Last week I wrote that God’s love language is obedience to the commands of Christ. Based on the Great Commission, if we love Jesus and others, we will teach people the truth about what He said, and then help them to follow Him. And I am confident that you can demonstrate the same obedient love toward Him as the early Christians did because the same Holy Spirit that empowered them empowers followers of Jesus today.

Jesus loved us enough to deny Himself and carry His cross. The early Christians willingly laid down their lives out of devotion to Jesus' commands. May we love Him enough do the same. 

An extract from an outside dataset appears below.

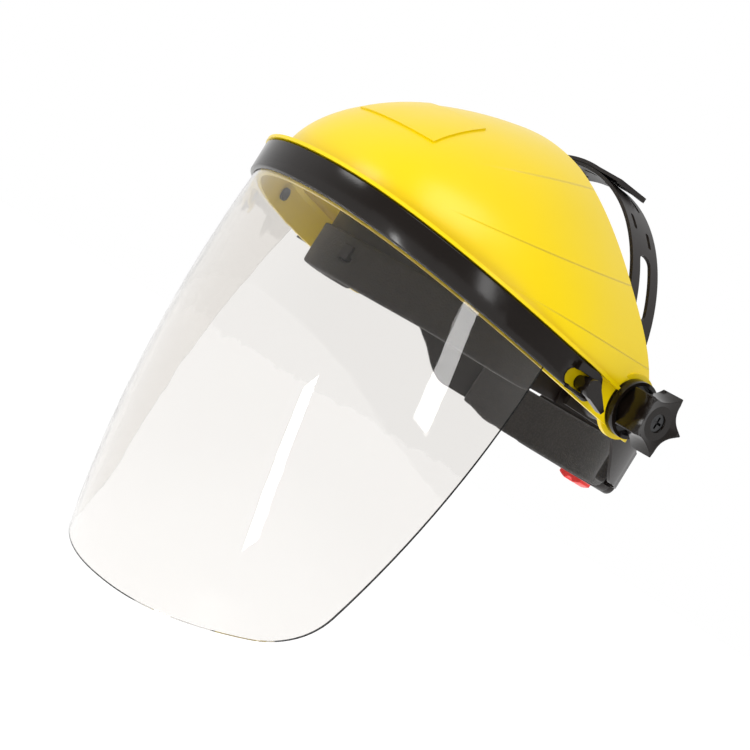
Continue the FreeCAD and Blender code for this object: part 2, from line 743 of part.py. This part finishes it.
# ---------------------------------------------------------------- rear ratchet
def rack(side):
    """Toothed strap end. The left one has its teeth above the pinion, the right one below."""
    sign = MIRROR[side]
    y = RACK_LEFT_Y if side == "left" else RACK_RIGHT_Y
    reach_in, reach_out = TIGHTEN + 9.0, LOOSEN + 9.0
    slot_low, slot_high = -reach_out, reach_in
    plate = box((slot_low - 3, RACK_END_X), (y - RACK_THICK / 2, y + RACK_THICK / 2),
                (RATCHET_Z - RACK_HALF, RATCHET_Z + RACK_HALF))
    pitch = 2 * math.pi * PITCH_R / PINION_TEETH
    root, plain = PITCH_R + 1.15, PITCH_R + 1.6
    slot = box((slot_low, slot_high), (y - 3, y + 3), (RATCHET_Z - plain, RATCHET_Z + root))
    body = plate.cut(slot)
    teeth = []
    count = int((slot_high - slot_low) / pitch)
    first = math.ceil(slot_low / pitch - 0.5)
    for i in range(first, first + count):
        middle = (i + 0.5) * pitch
        if middle - 0.9 < slot_low or middle + 0.9 > slot_high:
            continue
        z = RATCHET_Z + root
        teeth.append(prism_y([(middle - 0.9, z + 0.2), (middle - 0.3, z - 2.0),
                              (middle + 0.3, z - 2.0), (middle + 0.9, z + 0.2)],
                             y - RACK_THICK / 2, y + RACK_THICK / 2))
    body = joined([body] + teeth)
    if sign < 0:
        body = body.rotate(Vector(0, 0, RATCHET_Z), Vector(0, 1, 0), 180)
    return body


def pinion():
    """Twelve-tooth pinion with its shaft, driven by the rear knob."""
    core = rod(PITCH_R - 1.15, 94.6, 98.6, "y", (0, RATCHET_Z))
    teeth = []
    for i in range(PINION_TEETH):
        turn = 90 + 360 * i / PINION_TEETH
        x, z = polar(1.0, turn)
        tooth = []
        for radius, half in ((4.2, 0.85), (PITCH_R + 0.8, 0.3),
                             (PITCH_R + 0.8, -0.3), (4.2, -0.85)):
            tooth.append((radius * x - half * z, RATCHET_Z + radius * z + half * x))
        teeth.append(prism_y(tooth, 94.6, 98.6))
    shaft = rod(3.4, 98.4, 112.0, "y", (0, RATCHET_Z))
    pilot = rod(1.9, 93.2, 94.8, "y", (0, RATCHET_Z))
    return joined([core, shaft, pilot] + teeth)


def rounded_plate(half_x, half_z, y0, y1, radius):
    plate = box((-half_x, half_x), (y0, y1), (RATCHET_Z - half_z, RATCHET_Z + half_z))
    corners = [e for e in plate.Edges if abs(e.tangentAt(0).y) > 0.9]
    return plate.makeFillet(radius, corners)


def ratchet_housing():
    """Front half of the rear case, next to the nape, with the floor of the rack channel."""
    base = rounded_plate(HOUSING_HALF, 15.0, 92.4, 100.2, 5.0)
    channel = box((-40, 40), (94.4, 100.3), (RATCHET_Z - 11.0, RATCHET_Z + 11.0))
    pilot = rod(2.0, 92.9, 95.0, "y", (0, RATCHET_Z))
    return base.cut([channel, pilot])


def ratchet_cover():
    """Rear half of the case: a crowned plate with a collar for the knob."""
    plate = rounded_plate(HOUSING_HALF, 15.0, 100.2, 104.0, 5.0)
    bulge = Part.makeCone(21.0, 17.0, 3.6, Vector(0, 103.9, RATCHET_Z), Vector(0, 1, 0))
    bulge = bulge.common(box((-34, 34), (100, 112), (RATCHET_Z - 15, RATCHET_Z + 15)))
    cover = joined([plate, bulge])
    inner = box((-32.5, 32.5), (100.1, 101.6), (RATCHET_Z - 11, RATCHET_Z + 11))
    return cover.cut([inner, rod(3.5, 95, 112, "y", (0, RATCHET_Z))])


def ratchet_knob():
    """Round adjusting knob with finger scallops, open at the back for its screw."""
    y0 = 108.0
    disc = rod(RATCHET_KNOB_R, y0, y0 + RATCHET_KNOB_DEPTH, "y", (0, RATCHET_Z))
    crown = Part.makeCone(13.0, 10.0, 1.6, Vector(0, y0 + RATCHET_KNOB_DEPTH - 0.1, RATCHET_Z),
                          Vector(0, 1, 0))
    cuts = []
    for i in range(RATCHET_LOBES):
        centre = polar(RATCHET_KNOB_R + 1.2, 360 * (i + 0.5) / RATCHET_LOBES, (0, RATCHET_Z))
        cuts.append(rod(3.2, y0 - 1, y0 + RATCHET_KNOB_DEPTH + 3, "y", centre))
    cuts.append(rod(3.4, y0 - 1, 112.0, "y", (0, RATCHET_Z)))
    cuts.append(rod(1.6, 111.9, y0 + RATCHET_KNOB_DEPTH + 3, "y", (0, RATCHET_Z)))
    cuts.append(rod(4.2, y0 + RATCHET_KNOB_DEPTH - 1.6, y0 + 12, "y", (0, RATCHET_Z)))
    return joined([disc, crown]).cut(cuts)


def ratchet_screw():
    """Screw that holds the rear knob on its shaft."""
    top = 108.0 + RATCHET_KNOB_DEPTH - 0.2
    head = rod(3.9, top - 1.4, top, "y", (0, RATCHET_Z))
    shank = rod(1.6, 112.0, top - 1.3, "y", (0, RATCHET_Z))
    slot = box((-4, 4), (top - 0.7, top + 1), (RATCHET_Z - 0.5, RATCHET_Z + 0.5))
    return joined([head, shank]).cut(slot)


def nape_pad():
    """Soft pad behind the head, inside the rear case and the strap ends."""
    sections = []
    for degrees in spread(134, 226, 31):
        taper = ease((46 - abs(degrees - 180)) / 14)
        low, high = -35.0 - 3.5 * taper, -13.5 + 1.5 * taper
        sections.append(ring_wall(degrees, -6.6, -1.4 - 1.2 * taper, low, high))
    return lofted(sections)


# ---------------------------------------------------------------- write the nodes
def main():
    os.makedirs("parts", exist_ok=True)
    save("brow_shell", shell())
    save("visor_band", band())
    save("band_studs", studs())
    save("visor_lens", lens())
    save("headband", headband())
    save("sweatband", sweatband())
    save("peg_caps", peg_caps())
    save("crown_strap_left", crown_strap_left())
    save("crown_strap_right", crown_strap_right())
    save("crown_pegs", crown_pegs())
    save("ratchet_housing", ratchet_housing())
    save("ratchet_cover", ratchet_cover())
    save("ratchet_pinion", pinion())
    save("ratchet_knob", ratchet_knob())
    save("ratchet_screw", ratchet_screw())
    save("nape_pad", nape_pad())
    for side in MIRROR:
        save("latch_" + side, mirrored(latch(), side))
        save("tilt_knob_" + side, mirrored(tilt_knob(), side))
        save("pivot_screw_" + side, mirrored(pivot_screw(), side))
        save("pivot_nut_" + side, mirrored(pivot_nut(), side))
        save("friction_washer_" + side, mirrored(friction_washer(), side))
        save("pivot_block_" + side, mirrored(pivot_block(), side))
        save("nape_strap_" + side, mirrored(nape_strap(side), side))
        save("rack_" + side, rack(side))


main()
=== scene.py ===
# %% [markdown]
# # A browguard face shield, dressed for its portrait
#
# The CAD parts arrive already in place. This lesson gives them their plastics, swaps the two
# foam pieces for soft ones, puts free copies in place of the four straps, and lights the whole
# on a pale floor.

# %%
import json

import bpy
from mathutils import Matrix, Vector

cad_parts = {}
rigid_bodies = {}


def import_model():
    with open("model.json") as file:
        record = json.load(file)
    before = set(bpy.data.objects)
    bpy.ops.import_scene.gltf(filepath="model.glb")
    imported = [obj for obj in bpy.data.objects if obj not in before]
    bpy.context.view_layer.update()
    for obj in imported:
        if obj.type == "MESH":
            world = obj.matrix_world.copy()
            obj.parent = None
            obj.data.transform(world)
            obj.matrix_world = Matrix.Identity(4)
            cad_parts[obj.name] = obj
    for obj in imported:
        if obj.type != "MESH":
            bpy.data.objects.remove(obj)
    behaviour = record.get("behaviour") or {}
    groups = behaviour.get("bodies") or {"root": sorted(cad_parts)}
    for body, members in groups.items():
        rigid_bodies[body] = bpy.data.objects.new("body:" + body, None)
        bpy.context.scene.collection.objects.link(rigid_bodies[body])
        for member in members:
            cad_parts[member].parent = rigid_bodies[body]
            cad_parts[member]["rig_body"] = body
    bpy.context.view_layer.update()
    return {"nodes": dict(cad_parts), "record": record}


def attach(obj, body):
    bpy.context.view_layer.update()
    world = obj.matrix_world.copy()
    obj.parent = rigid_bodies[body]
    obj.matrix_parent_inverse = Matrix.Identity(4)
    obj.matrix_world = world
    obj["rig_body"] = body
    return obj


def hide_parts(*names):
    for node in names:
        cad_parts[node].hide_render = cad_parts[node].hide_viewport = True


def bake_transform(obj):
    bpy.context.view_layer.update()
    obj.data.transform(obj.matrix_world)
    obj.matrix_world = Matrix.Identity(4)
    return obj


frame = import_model()
bpy.ops.object.select_all(action="DESELECT")
nodes = frame["nodes"]

# %% [markdown]
# ## Shared effects
#
# Each effect is a node group, built once. A small helper opens a group with its sockets.


# %%
def new_group(name, inputs, outputs):
    """An empty shader group. inputs and outputs are {socket name: default or None for a vector}."""
    tree = bpy.data.node_groups.new(name, "ShaderNodeTree")
    for direction, sockets in (("INPUT", inputs), ("OUTPUT", outputs)):
        for label, default in sockets.items():
            kind = "NodeSocketVector" if default is None else "NodeSocketFloat"
            socket = tree.interface.new_socket(name=label, in_out=direction, socket_type=kind)
            if default is not None and direction == "INPUT":
                socket.default_value = default
    entry = tree.nodes.new("NodeGroupInput")
    leave = tree.nodes.new("NodeGroupOutput")
    return tree, entry.outputs, leave.inputs


def add_node(tree, kind, values=None, **settings):
    """A node with its settings; values fills sockets with numbers or links them."""
    node = tree.nodes.new(kind)
    for key, value in settings.items():
        setattr(node, key, value)
    for key, value in (values or {}).items():
        if isinstance(value, bpy.types.NodeSocket):
            tree.links.new(value, node.inputs[key])
        else:
            node.inputs[key].default_value = value
    return node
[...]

Let him who has love in Christ keep the commandments of Christ. Who can describe the [blessed] bond of the love of God? What man is able to tell the excellence of its beauty, as it ought to be told? The height to which love exalts is unspeakable. Love unites us to God. Love covers a multitude of sins. Love bears all things, is long-suffering in all things. There is nothing base, nothing arrogant in love … without love nothing is well-pleasing to God. In love has the Lord taken us to Himself. On account of the Love he bore us, Jesus Christ our Lord gave His blood for us by the will of God; His flesh for our flesh, and His soul for our souls. … Blessed are we, beloved, if we keep the commandments of God in the harmony of love; that so through love our sins may be forgiven us. – Clement of Rome 95CE, ANF Volume 1, p. 36-37 [CD-ROM]

1 comment:

  1. People always have and probably always will twist the words of Scripture to meet their own needs and desires. The deeper lesson, I believe, is that we are all human and capable of errors in judgement. We are called to love one another and leave the judging to God. Each person is accountable to God for their actions and each will pay the consequences here on earth and beyond. We have been given free will and sexual orientation is a choice. May God have mercy on all of us and may we love others unconditionally as God loves us.